> What is expected
Repeat exactly, and only, the lines from the one that contains "mounting_sleeve()" through the one that contains "before = set(bpy.data.objects)", both ends included.

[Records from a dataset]
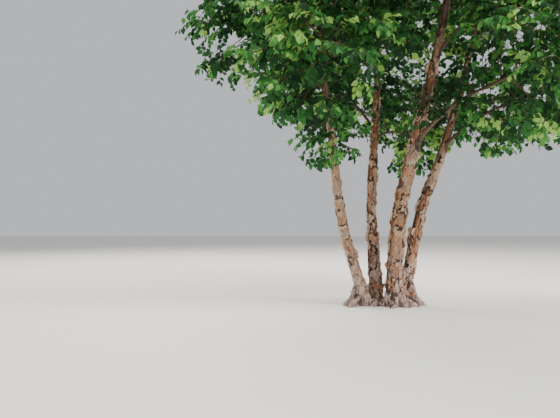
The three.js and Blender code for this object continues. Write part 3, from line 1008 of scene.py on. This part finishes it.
def curl_arrays(stem, random):
    """Corners (n, rows, columns, 3), and how far each row is towards the free edge."""
    has_foot_curl = stem.name == FOOT_CURL["stem"]
    count = int(CURLS_PER_METRE * CURLS_TOP * (0.5 + stem.base * CURLS_FOR_RADIUS))
    bunches = random.random(count // CURLS_TO_A_BUNCH)
    bunch = bunches[random.integers(0, len(bunches), count)]
    height = CURLS_LOW + (CURLS_TOP - CURLS_LOW) * bunch**CURLS_LOWER
    height = np.clip(height + random.normal(0, BUNCH_SPREAD, count), CURLS_LOW, CURLS_TOP)
    if has_foot_curl:
        height[0] = FOOT_CURL["height"]
    along = np.interp(height, stem.heights, stem.steps)
    way = stem.curve.heading(along)
    across = unit(np.cross(way, np.array([0.0, 1.0, 0.0])))
    angle = random.random(count) * 2 * pi
    if has_foot_curl:
        facing = FOOT_CURL["facing"]
        angle[0] = np.arctan2(facing @ np.cross(way[0], across[0]), facing @ across[0])
    out = turned(across, way, angle)
    side = np.cross(way, out) * np.where(random.random(count) < 0.5, 1, -1)[:, None]
    downward = random.random(count) < DOWNWARD_SHARE
    peel_way = turned(np.where(downward[:, None], -way, side), out, random.normal(0, PEEL_TILT, count))

    big = random.random(count) ** BIG_RARITY * np.where(downward, DOWNWARD_BIG, 1)
    length, width, bend = (
        sizes["least"] + sizes["big"] * big + sizes["chance"] * random.random(count)
        for sizes in (CURL_LENGTH, CURL_WIDTH, CURL_BEND)
    )
    if has_foot_curl:
        length[0], width[0], bend[0] = FOOT_CURL_SIZES
        peel_way[0] = -way[0]
    hinge = np.cross(out, peel_way)
    along_hinge = np.linspace(-0.5, 0.5, CURL_COLUMNS)
    dying_out = 1 - (2 * np.abs(along_hinge)) ** CURL_END_ROUNDNESS * CURL_END_LOSS
    ragged = (0.5 + 0.5 * random.random((count, CURL_COLUMNS))) * dying_out
    share = np.linspace(0, 1, CURL_ROWS)
    run = length[:, None, None] * share[None, :, None] * ragged[:, None, :]
    roll = np.minimum(run / bend[:, None, None], CURL_MOST_ROLL)
    forward = bend[:, None, None] * np.sin(roll)
    rise = bend[:, None, None] * (1 - np.cos(roll)) - CURL_ROOT_DEPTH
    reach = along_hinge * width[:, None, None] + 0 * run
    corners = (stem.curve.at(along) + out * stem.radius(along)[:, None])[:, None, None, :]
    for vector, distance in ((peel_way, forward), (out, rise), (hinge, reach)):
        corners = corners + vector[:, None, None, :] * distance[..., None]
    return corners, np.broadcast_to(share[None, :, None], corners.shape[:3])


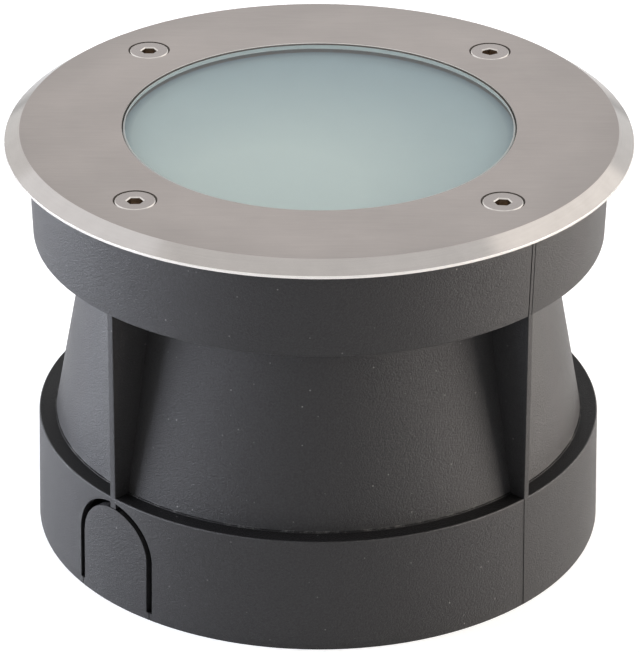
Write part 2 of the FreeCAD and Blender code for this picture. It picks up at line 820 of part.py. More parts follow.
def eared_case(label, centre, size, ear_length, along_x, height):
    """Make a case with rounded corners and two screw ears, standing on the studs."""
    length, width = size
    body = new_body(label)
    foot = new_sketch(body, "XY_Plane", "stud_top")
    add_outline(foot, rectangle_points(length, width, centre))
    pad(body, foot, height)
    dress(body, "Fillet", "case_edge", is_upright)
    ears = new_sketch(body, "XY_Plane", "stud_top")
    if along_x:
        add_outline(ears, rectangle_points(f"({length} + 2 * {ear_length})", "ear_width", centre))
    else:
        add_outline(ears, rectangle_points("ear_width", f"({width} + 2 * {ear_length})", centre))
    pad(body, ears, "ear_thickness")
    return body


def driver_case():
    """Potted constant-current driver, held by two ears."""
    centre = ("0", "driver_y")
    size = ("driver_length", "driver_width")
    body = eared_case("driver_case", centre, size, "driver_ear", True, "driver_height - driver_lid")
    holes = stud_places()[:2]
    sink_circles(body, holes, "stud_hole_radius", "stud_top + ear_thickness", "ear_thickness")


def driver_lid():
    """Cover plate glued on the driver."""
    body = new_body("driver_lid")
    sketch = new_sketch(body, "XY_Plane", "driver_case_top")
    add_outline(sketch, rectangle_points("driver_length", "driver_width", ("0", "driver_y")))
    pad(body, sketch, "driver_lid")
    dress(body, "Fillet", "case_edge", is_upright)


def terminal_places():
    """Return the places of the clamp screws."""
    middle = (TERMINAL_POLES - 1) / 2
    return [(f"terminal_x + {k - middle} * terminal_pitch", "terminal_y") for k in range(TERMINAL_POLES)]


def terminal_block():
    """Three-pole screw terminal with wire holes through it."""
    centre = ("terminal_x", "terminal_y")
    size = ("terminal_length", "terminal_width")
    body = eared_case("terminal_block", centre, size, "terminal_ear", False, "terminal_height")
    wires = new_sketch(body, "XZ_Plane", reach="terminal_width / 2 - terminal_y")
    for x, y in terminal_places():
        add_circle(wires, (x, "stud_top + terminal_height / 3"), "terminal_wire_radius")
    pocket(body, wires, "terminal_width")
    sink_circles(body, terminal_places(), "terminal_screw_radius + fit_clearance", "terminal_top",
                 "terminal_screw_height")
    holes = stud_places()[2:4]
    sink_circles(body, holes, "stud_hole_radius", "stud_top + ear_thickness", "ear_thickness")


def terminal_screws():
    """Clamp screws in the terminal block, just below its top."""
    foot = "terminal_top - terminal_screw_height"
    length = "terminal_screw_height - seat_gap"
    group("terminal_screws",
          [cylinder("terminal_screw_radius", length, x, y, foot) for x, y in terminal_places()])


def fixing_screws():
    """Small pan head screws, one node for each thing that they hold."""
    on_ears = "stud_top + ear_thickness"
    studs = stud_places()
    group("spreader_screws", [pan_screw(x, y, "spreader_top") for x, y in spreader_screw_places()])
    group("board_screws", [pan_screw(x, y, "board_top") for x, y in board_screw_places()])
    group("driver_screws", [pan_screw(x, y, on_ears) for x, y in studs[:2]])
    group("terminal_fixings", [pan_screw(x, y, on_ears) for x, y in studs[2:4]])
    earth = pan_screw(*studs[4], "stud_top + earth_washer")
    earth.Label = "earth_screw"
    nodes.append(earth)


def earth_washer():
    """Washer under the earth screw."""
    x, y = stud_places()[4]
    outer = cylinder("earth_washer_radius", "earth_washer", x, y, "stud_top")
    bore = cylinder("stud_hole_radius", "earth_washer", x, y, "stud_top")
    piece = cut(outer, bore)
    piece.Label = "earth_washer"
    nodes.append(piece)


def gland_body():
    """Cable gland screwed into the housing's floor from below."""
    centre = ("gland_x", "gland_y")
    body = new_body("gland_body")
    raise_circles(body, [centre], "gland_neck_radius", "gland_neck_foot", "gland_neck + gland_hex_height")
    collar = new_sketch(body, "XY_Plane", "gland_hex_foot")
    add_outline(collar, hexagon_points("gland_hex_flats", centre))
    pad(body, collar, "gland_hex_height")
    thread = "gland_seal + cup_floor + gland_thread_spare"
    raise_circles(body, [centre], "gland_thread_radius", "gland_body_top", thread)
    whole = f"gland_neck + gland_hex_height + {thread}"
    sink_circles(body, [centre], "gland_bore_radius", f"gland_body_top + {thread}", whole)


def gland_seal():
    """Flat ring between the gland and the housing's floor."""
    body = new_body("gland_seal")
    centre = ("gland_x", "gland_y")
    raise_circles(body, [centre], "gland_seal_radius", "gland_body_top", "gland_seal")
    sink_circles(body, [centre], "gland_thread_radius + fit_clearance", "cup_foot", "gland_seal")


def gland_insert():
    """Rubber sleeve that grips the cable inside the gland."""
    body = new_body("gland_insert")
    centre = ("gland_x", "gland_y")
    raise_circles(body, [centre], "gland_insert_radius", "gland_insert_foot", "gland_insert_length")
    top = "gland_insert_foot + gland_insert_length"
    sink_circles(body, [centre], "cable_radius", top, "gland_insert_length")


def gland_cap():
    """Hexagonal cap nut that squeezes the rubber sleeve."""
    body = new_body("gland_cap")
    centre = ("gland_x", "gland_y")
    sketch = new_sketch(body, "XY_Plane", "gland_cap_foot")
    add_outline(sketch, hexagon_points("gland_cap_flats", centre))
    pad(body, sketch, "gland_cap_top - gland_cap_foot")
    sink_circles(body, [centre], "gland_cap_bore", "gland_cap_top", "gland_cap_top - gland_insert_foot")
    opening = "cable_radius + cable_entry_gap"
    sink_circles(body, [centre], opening, "gland_insert_foot", "gland_cap_end")


def breather():
    """Pressure-equalising plug in the housing's floor."""
    body = new_body("breather")
    centre = ("breather_x", "breather_y")
    foot = "cup_foot - breather_cap_height"
    raise_circles(body, [centre], "breather_cap_radius", foot, "breather_cap_height")
    thread = "cup_floor + breather_spare"
    raise_circles(body, [centre], "breather_thread_radius", "cup_foot", thread)
    whole = f"breather_cap_height + {thread}"
    sink_circles(body, [centre], "breather_bore_radius", f"cup_foot + {thread}", whole)


def check_document():
    """Stop if any object of the document failed."""
    for item in doc.Objects:
        if {"Invalid", "Error"} & set(item.State):
            raise RuntimeError(f"{item.Label} failed: {item.State}")
    for node in nodes:
        if node.Shape.isNull() or not node.Shape.isValid():
            raise RuntimeError(f"{node.Label} has no valid shape")


def write_nodes():
    """Write each piece to its own file, named after it."""
    os.makedirs("parts", exist_ok=True)
    for node in nodes:
        node.Shape.exportStep(f"parts/{node.Label}.step")
        print(f"{node.Label}: {len(node.Shape.Solids)} solid(s), {node.Shape.Volume:.1f} mm3")


mounting_sleeve()
threaded_inserts()
bezel()
for number in range(SCREW_COUNT):
    bezel_screw(number)
glass_lens()
lens_gasket_upper()
lens_gasket_lower()
lamp_housing()
seat_washers()
heat_spreader()
led_board()
led_packages()
board_plug()
reflector()
driver_case()
driver_lid()
terminal_block()
terminal_screws()
fixing_screws()
earth_washer()
gland_body()
gland_seal()
gland_insert()
gland_cap()
breather()
doc.recompute()
check_document()
write_nodes()
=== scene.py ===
"""The looks of an in ground well light, built on its packed CAD frame."""

import json
import math

import bmesh
import bpy
from mathutils import Matrix, Quaternion, Vector

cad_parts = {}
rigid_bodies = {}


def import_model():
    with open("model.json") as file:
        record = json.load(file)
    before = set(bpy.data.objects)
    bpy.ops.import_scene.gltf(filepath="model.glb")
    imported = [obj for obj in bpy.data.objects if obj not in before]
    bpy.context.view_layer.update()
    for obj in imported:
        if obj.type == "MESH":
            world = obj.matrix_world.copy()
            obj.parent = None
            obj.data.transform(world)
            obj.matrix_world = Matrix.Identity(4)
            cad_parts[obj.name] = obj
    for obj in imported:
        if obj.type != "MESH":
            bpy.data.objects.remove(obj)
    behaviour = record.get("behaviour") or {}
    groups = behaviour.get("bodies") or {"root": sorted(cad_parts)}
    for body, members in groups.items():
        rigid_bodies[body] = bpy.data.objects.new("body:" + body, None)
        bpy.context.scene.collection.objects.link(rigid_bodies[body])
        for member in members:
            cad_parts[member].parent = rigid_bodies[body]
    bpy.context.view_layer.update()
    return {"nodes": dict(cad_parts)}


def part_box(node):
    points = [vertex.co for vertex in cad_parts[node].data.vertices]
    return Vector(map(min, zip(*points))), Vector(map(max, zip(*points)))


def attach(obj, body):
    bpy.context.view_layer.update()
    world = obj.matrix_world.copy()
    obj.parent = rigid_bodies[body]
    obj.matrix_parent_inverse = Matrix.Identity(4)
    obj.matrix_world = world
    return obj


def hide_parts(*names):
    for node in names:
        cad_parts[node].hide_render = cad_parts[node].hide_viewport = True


bl_info = {
    "name": "In Ground Well Light",
    "version": (1, 0, 0),
    "blender": (4, 5, 0),
    "location": "3D View > Sidebar > Well Light",
    "description": "Builds the finished pieces of a recessed ground light",
    "category": "Object",
}

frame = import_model()
NODES = frame["nodes"]

MM = 0.001
NEAR = 0.02 * MM
QUARTER = math.pi / 2
RING_STEPS = 288
SMALL_RING_STEPS = 96
# the least upward part of a level face's normal
LEVEL = 0.98

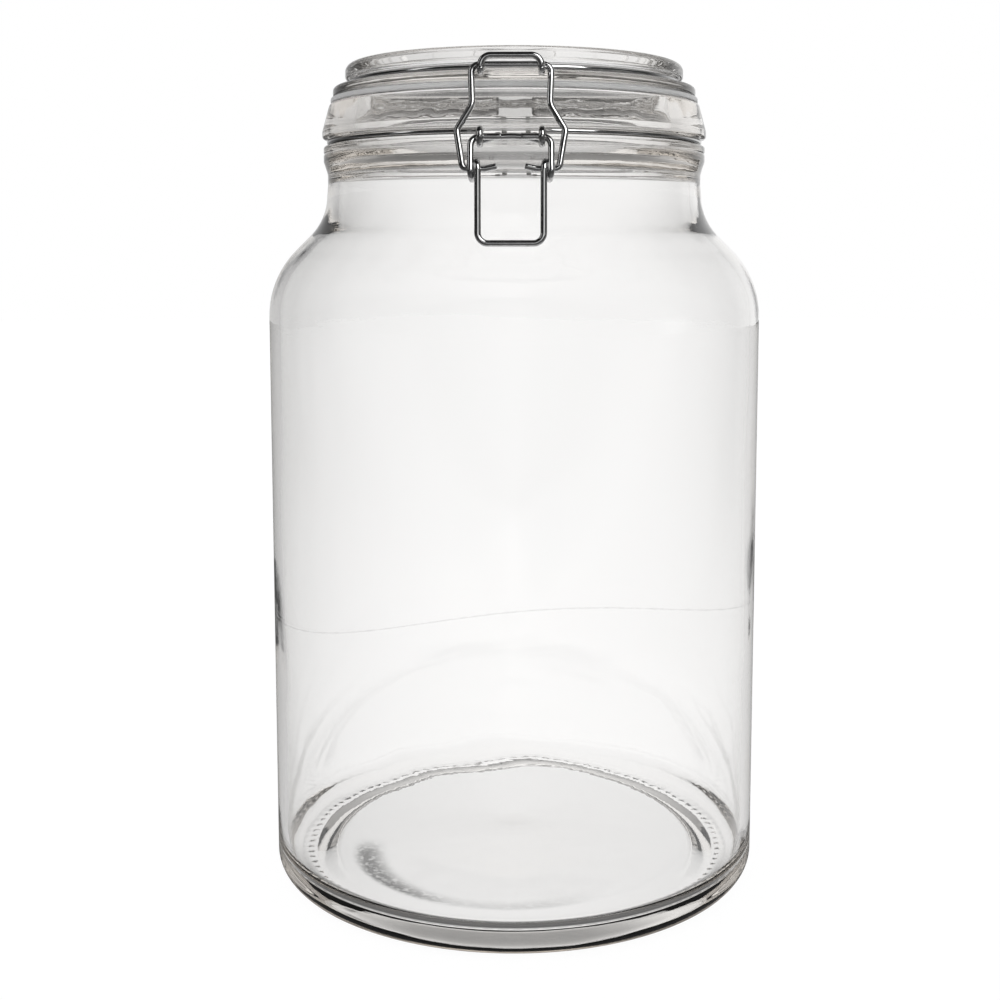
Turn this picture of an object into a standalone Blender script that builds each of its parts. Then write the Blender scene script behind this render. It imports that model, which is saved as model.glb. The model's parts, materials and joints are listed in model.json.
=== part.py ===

> Correct answer
mounting_sleeve()
threaded_inserts()
bezel()
for number in range(SCREW_COUNT):
    bezel_screw(number)
glass_lens()
lens_gasket_upper()
lens_gasket_lower()
lamp_housing()
seat_washers()
heat_spreader()
led_board()
led_packages()
board_plug()
reflector()
driver_case()
driver_lid()
terminal_block()
terminal_screws()
fixing_screws()
earth_washer()
gland_body()
gland_seal()
gland_insert()
gland_cap()
breather()
doc.recompute()
check_document()
write_nodes()
=== scene.py ===
"""The looks of an in ground well light, built on its packed CAD frame."""

import json
import math

import bmesh
import bpy
from mathutils import Matrix, Quaternion, Vector

cad_parts = {}
rigid_bodies = {}


def import_model():
    with open("model.json") as file:
        record = json.load(file)
    before = set(bpy.data.objects)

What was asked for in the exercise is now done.